## Named Entity Extraction from a Corpus of Born Digital Archival Content

A factory that takes UTF-8 texts extracted from Word processing documents found in a personal papers archives collection and generates some NERs

In [None]:
import pandas as pd
import numpy as np

import warnings 
warnings.filterwarnings('ignore')
warnings.simplefilter('ignore')


import re #regex module

from sklearn.feature_extraction.text import TfidfVectorizer
from sklearn.decomposition import TruncatedSVD
from sklearn.pipeline import Pipeline

import spacy
from spacy import displacy

import nltk
from nltk.corpus import stopwords
from nltk.stem.wordnet import WordNetLemmatizer
nltk.download('wordnet')
nltk.download('stopwords')

from gensim import matutils, corpora
from gensim.models import Word2Vec
from gensim.corpora import MmCorpus, dictionary
from gensim.models.ldamodel import LdaModel
from gensim.models import CoherenceModel
from gensim.models import KeyedVectors

from wordcloud import WordCloud, STOPWORDS, ImageColorGenerator

from collections import Counter

#nlp = en_core_web_sm.load()
nlp = spacy.load('en_core_web_sm')
nlp.max_length = 5000000 #spacy default has 1M character limit

pd.options.display.float_format = '{:,.8f}'.format

import seaborn as sns
import matplotlib.pyplot as plt
%matplotlib inline


## Set up workspaces and clean data

In [None]:
corpus_root = '/path/to/utf-8/textfiles/'

In [None]:
from collections import defaultdict
from pathlib import Path

In [None]:
# create a corpus by walking through a directory of files, open each file and read filename and text into a 2 column dataframe
corpus = defaultdict(list)
for file in Path(corpus_root).iterdir():
    with open(file, "r") as file_open:
        corpus["file_name"].append(file.name)
        corpus["text"].append(file_open.read())
df = pd.DataFrame(corpus)


print(df)
#print(corpus['file_name'])

In [None]:
#trim empty text rows 
nan_value = float("NaN")

df.replace("", nan_value, inplace=True)

df = df.replace('\n',' ', regex=True)

df.dropna(subset = ["text"], inplace=True)

print(df)

In [None]:
#turn text files into a string and count the number of characters into a new column
df['charcount'] = df['text'].str.len()

#sum the new column and put it into a variable
total = df['charcount'].sum()

#print the variable
print(total)

## Tokenization factory and extract entities

In [None]:
#create a variable called 'tokens' that contains all the words in the 'text' column of the df dataframe

tokens = nlp(''.join(str(df.text.tolist())))

In [None]:
#extract most common token
items = [x.text for x in tokens.ents]
Counter(items).most_common(20)


## Visualize entities with spaCY/displacy test

In [None]:
displacy.render(tokens, style="ent")

In [None]:
options = {"ents": ["PERSON"]}
displacy.render(tokens, style="ent", options=options)

## NER People plot

In [None]:
person_list = []
for ent in tokens.ents:
    if ent.label_ == 'PERSON':
        person_list.append(ent.text)
        
person_counts = Counter(person_list).most_common(20)
df_person = pd.DataFrame(person_counts, columns =['text', 'count'])
#df_person.head()

In [None]:
df_person.plot.barh(x='text', y='count', title="Top 20 Personal Names", figsize=(10,8)).invert_yaxis()

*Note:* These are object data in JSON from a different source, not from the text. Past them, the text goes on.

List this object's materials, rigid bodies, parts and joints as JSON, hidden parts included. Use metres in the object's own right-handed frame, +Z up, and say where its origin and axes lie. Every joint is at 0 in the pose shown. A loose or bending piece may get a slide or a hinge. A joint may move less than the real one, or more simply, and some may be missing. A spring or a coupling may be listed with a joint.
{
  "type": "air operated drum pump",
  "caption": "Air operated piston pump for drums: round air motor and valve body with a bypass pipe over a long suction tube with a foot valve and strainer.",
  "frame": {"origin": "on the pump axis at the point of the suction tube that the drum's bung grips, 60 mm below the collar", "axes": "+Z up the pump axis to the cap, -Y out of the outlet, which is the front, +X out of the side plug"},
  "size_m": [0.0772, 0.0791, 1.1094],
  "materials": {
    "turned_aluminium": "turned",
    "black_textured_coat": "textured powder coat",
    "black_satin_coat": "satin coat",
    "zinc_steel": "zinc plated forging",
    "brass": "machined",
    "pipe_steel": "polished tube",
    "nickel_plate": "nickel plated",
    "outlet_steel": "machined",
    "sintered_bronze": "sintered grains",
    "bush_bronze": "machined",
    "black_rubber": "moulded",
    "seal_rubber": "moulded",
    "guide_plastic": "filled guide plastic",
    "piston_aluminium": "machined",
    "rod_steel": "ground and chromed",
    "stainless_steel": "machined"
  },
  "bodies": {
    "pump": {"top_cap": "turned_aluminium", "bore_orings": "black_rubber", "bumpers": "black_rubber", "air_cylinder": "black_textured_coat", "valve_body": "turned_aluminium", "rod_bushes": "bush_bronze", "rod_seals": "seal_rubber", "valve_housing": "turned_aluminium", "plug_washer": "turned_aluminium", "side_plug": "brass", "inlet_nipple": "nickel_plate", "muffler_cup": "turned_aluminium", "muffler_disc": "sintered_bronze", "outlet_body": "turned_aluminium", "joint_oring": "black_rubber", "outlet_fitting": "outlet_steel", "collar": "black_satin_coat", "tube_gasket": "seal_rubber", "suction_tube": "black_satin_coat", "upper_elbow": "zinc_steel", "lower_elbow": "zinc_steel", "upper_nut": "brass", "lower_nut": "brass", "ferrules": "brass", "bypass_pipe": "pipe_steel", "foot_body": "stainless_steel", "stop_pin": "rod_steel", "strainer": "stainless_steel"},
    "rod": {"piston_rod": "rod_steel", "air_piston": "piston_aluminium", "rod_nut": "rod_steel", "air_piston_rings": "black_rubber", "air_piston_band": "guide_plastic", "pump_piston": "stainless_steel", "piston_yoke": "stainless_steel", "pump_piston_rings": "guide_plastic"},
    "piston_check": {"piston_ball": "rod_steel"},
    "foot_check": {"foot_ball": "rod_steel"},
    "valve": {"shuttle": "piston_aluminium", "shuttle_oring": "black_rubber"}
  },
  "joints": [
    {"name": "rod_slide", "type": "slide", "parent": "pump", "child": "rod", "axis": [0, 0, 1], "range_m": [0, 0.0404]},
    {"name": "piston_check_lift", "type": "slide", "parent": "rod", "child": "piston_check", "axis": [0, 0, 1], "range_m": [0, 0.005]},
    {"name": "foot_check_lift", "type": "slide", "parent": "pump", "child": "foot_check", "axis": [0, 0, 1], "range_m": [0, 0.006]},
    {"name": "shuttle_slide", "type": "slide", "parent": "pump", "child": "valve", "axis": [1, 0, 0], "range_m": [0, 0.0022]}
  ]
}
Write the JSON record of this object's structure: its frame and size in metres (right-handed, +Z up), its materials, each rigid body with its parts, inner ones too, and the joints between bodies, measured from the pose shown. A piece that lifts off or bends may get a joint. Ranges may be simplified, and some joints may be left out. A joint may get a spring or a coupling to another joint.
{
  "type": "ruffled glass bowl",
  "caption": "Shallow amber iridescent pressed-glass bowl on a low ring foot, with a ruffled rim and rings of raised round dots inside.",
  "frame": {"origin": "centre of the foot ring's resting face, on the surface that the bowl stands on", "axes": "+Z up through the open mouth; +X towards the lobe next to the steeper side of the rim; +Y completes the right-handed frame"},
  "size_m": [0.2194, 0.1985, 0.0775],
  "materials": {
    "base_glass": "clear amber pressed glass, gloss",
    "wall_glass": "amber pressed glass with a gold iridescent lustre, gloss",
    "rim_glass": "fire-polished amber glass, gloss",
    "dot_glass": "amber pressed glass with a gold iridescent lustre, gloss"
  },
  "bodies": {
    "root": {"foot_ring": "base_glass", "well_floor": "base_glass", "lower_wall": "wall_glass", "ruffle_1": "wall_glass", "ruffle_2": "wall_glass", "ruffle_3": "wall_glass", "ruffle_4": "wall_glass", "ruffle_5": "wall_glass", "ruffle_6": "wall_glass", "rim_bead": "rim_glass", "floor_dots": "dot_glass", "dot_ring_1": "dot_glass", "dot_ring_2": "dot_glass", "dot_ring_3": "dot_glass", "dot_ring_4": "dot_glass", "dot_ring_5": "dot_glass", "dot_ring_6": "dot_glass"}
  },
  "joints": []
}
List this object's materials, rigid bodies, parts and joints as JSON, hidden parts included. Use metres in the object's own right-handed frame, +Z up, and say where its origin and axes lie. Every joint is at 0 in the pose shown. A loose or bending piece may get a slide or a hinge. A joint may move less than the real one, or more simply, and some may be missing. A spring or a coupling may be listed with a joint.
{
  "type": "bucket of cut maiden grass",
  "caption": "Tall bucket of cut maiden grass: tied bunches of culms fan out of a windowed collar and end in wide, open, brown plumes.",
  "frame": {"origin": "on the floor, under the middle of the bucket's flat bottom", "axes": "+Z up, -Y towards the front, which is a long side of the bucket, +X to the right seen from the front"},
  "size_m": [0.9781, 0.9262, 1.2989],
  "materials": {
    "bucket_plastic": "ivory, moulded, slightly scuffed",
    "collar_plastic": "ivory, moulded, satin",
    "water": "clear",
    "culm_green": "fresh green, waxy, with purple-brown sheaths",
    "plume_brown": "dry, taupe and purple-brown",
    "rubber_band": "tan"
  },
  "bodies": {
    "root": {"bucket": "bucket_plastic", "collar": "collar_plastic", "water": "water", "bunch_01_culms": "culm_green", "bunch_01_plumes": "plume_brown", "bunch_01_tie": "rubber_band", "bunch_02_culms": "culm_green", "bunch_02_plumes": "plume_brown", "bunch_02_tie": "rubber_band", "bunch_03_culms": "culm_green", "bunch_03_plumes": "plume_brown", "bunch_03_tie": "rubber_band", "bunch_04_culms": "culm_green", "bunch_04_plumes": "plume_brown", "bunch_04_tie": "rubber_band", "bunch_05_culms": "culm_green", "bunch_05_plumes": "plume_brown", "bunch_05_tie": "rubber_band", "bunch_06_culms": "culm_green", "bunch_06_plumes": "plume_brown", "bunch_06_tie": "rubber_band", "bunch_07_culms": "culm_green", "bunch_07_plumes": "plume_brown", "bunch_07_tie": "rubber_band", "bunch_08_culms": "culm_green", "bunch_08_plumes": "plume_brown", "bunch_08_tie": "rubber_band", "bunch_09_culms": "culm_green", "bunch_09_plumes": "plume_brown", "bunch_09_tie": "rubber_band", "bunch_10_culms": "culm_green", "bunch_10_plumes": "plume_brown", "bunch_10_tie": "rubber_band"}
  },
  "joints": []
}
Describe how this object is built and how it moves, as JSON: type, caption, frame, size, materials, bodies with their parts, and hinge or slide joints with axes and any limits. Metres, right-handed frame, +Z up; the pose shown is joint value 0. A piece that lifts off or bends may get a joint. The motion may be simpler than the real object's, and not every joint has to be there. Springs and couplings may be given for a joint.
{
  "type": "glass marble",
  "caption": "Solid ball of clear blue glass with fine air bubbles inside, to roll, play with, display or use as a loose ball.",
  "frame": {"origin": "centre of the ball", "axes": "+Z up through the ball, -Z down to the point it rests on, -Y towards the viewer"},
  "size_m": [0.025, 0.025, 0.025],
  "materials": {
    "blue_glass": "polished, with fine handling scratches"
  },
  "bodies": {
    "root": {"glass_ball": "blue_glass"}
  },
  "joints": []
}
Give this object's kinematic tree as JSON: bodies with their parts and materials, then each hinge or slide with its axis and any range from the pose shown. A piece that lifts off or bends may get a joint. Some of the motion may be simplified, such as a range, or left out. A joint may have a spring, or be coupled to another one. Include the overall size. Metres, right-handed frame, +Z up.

## NER Organization Names plot

In [None]:
org_list = []
for ent in tokens.ents:
    if ent.label_ == 'ORG':
        org_list.append(ent.text)
        
org_counts = Counter(org_list).most_common(20)
df_org = pd.DataFrame(org_counts, columns =['text', 'count'])
#df_org.head()

In [None]:
df_org.plot.barh(x='text', y='count', title="Top 20 Organizational Names", figsize=(10,8)).invert_yaxis()

## NER Geographic Names plot

In [None]:
geog_list = []
for ent in tokens.ents:
    if ent.label_ == 'GPE':
        geog_list.append(ent.text)
        
geog_counts = Counter(geog_list).most_common(20)
df_geog = pd.DataFrame(geog_counts, columns =['text', 'count'])
#df_geog.head()

In [None]:
df_geog.plot.barh(x='text', y='count', title="Top 20 Geographic Terms", figsize=(10,8)).invert_yaxis()

## NER Products plot

In [None]:
product_list = []
for ent in tokens.ents:
    if ent.label_ == 'PRODUCT':
        product_list.append(ent.text)
        
product_counts = Counter(product_list).most_common(20)
df_product = pd.DataFrame(product_counts, columns =['text', 'count'])
#df_product.head()

In [None]:
df_product.plot.barh(x='text', y='count', title="Top 20 Products", figsize=(10,8)).invert_yaxis()

## NER Noun/pronoun plot

In [None]:
noun_list = []

for x in tokens :
    if x.pos_ == "NOUN" or x.pos_ == "PROPN":
        noun_list.append(x.text)

noun_counts = Counter(noun_list).most_common(20)
df_noun = pd.DataFrame(noun_counts, columns =['text', 'count'])
#df_noun.head()

In [None]:
df_noun.plot.barh(x='text', y='count', title="Top 20 Nouns and Proper Nouns", figsize=(10,8)).invert_yaxis()

## NER Dates plot

In [None]:
dates_list = []
for ent in tokens.ents:
    if ent.label_ == 'DATE':
        dates_list.append(ent.text)
        
dates_counts = Counter(dates_list).most_common(20)
df_dates = pd.DataFrame(dates_counts, columns =['text', 'count'])

In [None]:
df_dates.plot.barh(x='text', y='count', title="Top 20 Dates", figsize=(10,8)).invert_yaxis()

## Counting and identifying ents, trying to get them all into a list so we can see which ones are worth plotting
Move this up to EDA eventually

In [None]:
for ent in tokens.ents:
    print(ent.label_)

In [None]:
for entity in tokens.ents:
    print(entity.text + ' - ' + entity.label_ + ' - ' + str(spacy.explain(entity.label_)))

In [None]:
len([ent for ent in tokens.ents if ent.label_=='PERSON'])

In [None]:
len([ent for ent in tokens.ents if ent.label_=='GPE'])

In [None]:
len([ent for ent in tokens.ents if ent.label_=='ORG'])

In [None]:
len([ent for ent in tokens.ents if ent.label_=='DATE'])

In [None]:
for ent in tokens.ents:
    table = 
    people = len([ent for ent in tokens.ents if ent.label_=='PERSON'])
    org = len([ent for ent in tokens.ents if ent.label_=='ORG'])
    gpe = len([ent for ent in tokens.ents if ent.label_=='GPE'])
    date = len([ent for ent in tokens.ents if ent.label_=='DATE'])